* **Data segment**

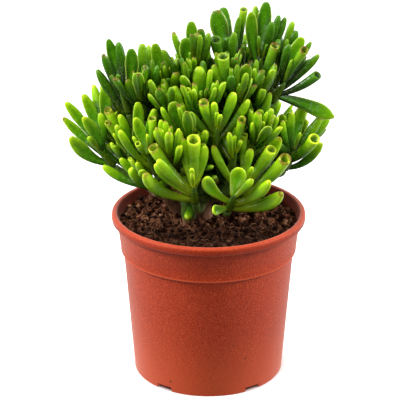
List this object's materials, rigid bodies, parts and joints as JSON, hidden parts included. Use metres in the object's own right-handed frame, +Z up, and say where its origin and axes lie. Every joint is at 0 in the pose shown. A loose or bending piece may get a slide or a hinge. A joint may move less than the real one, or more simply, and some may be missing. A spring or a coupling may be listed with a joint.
{
  "type": "potted jade plant",
  "caption": "Jade plant with tubular, cup-tipped leaves on forked woody stems, rooted in soil in a tapered plastic nursery pot with a collar and a notched foot.",
  "frame": {"origin": "middle of the pot's foot disc, on the surface that the pot stands on", "axes": "+Z up along the pot's axis; -Y faces the viewer of the picture, +X to their right"},
  "size_m": [0.1646, 0.1322, 0.2292],
  "materials": {
    "pot_plastic": "terracotta-coloured moulded plastic, satin, with a fine speckled grain",
    "peat_soil": "dark crumbly peat with short plant fibres",
    "woody_stem": "rough brown-green succulent bark",
    "green_leaf": "waxy green leaf, yellow-green at the rim, reddish brown at some tips"
  },
  "bodies": {
    "root": {"pot": "pot_plastic", "soil": "peat_soil", "trunk_left": "woody_stem", "trunk_centre": "woody_stem", "shoot_01": "green_leaf", "shoot_02": "green_leaf", "shoot_03": "green_leaf", "shoot_04": "green_leaf", "shoot_05": "green_leaf", "shoot_06": "green_leaf", "shoot_07": "green_leaf", "shoot_08": "green_leaf", "shoot_09": "green_leaf", "shoot_10": "green_leaf", "shoot_11": "green_leaf", "shoot_12": "green_leaf", "shoot_13": "green_leaf", "shoot_14": "green_leaf", "shoot_15": "green_leaf", "shoot_16": "green_leaf", "shoot_17": "green_leaf", "shoot_18": "green_leaf", "shoot_19": "green_leaf", "shoot_20": "green_leaf", "shoot_21": "green_leaf", "shoot_22": "green_leaf", "shoot_23": "green_leaf", "shoot_24": "green_leaf", "shoot_25": "green_leaf", "shoot_26": "green_leaf", "shoot_27": "green_leaf", "shoot_28": "green_leaf", "shoot_29": "green_leaf", "shoot_30": "green_leaf", "shoot_31": "green_leaf", "shoot_32": "green_leaf", "shoot_33": "green_leaf", "shoot_34": "green_leaf", "shoot_35": "green_leaf", "shoot_36": "green_leaf", "shoot_37": "green_leaf", "shoot_38": "green_leaf", "shoot_39": "green_leaf", "shoot_40": "green_leaf"}
  },
  "joints": []
}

* **To be done**
Report how many lines contain "materials". Give nothing but the number.

* **Task answer**
2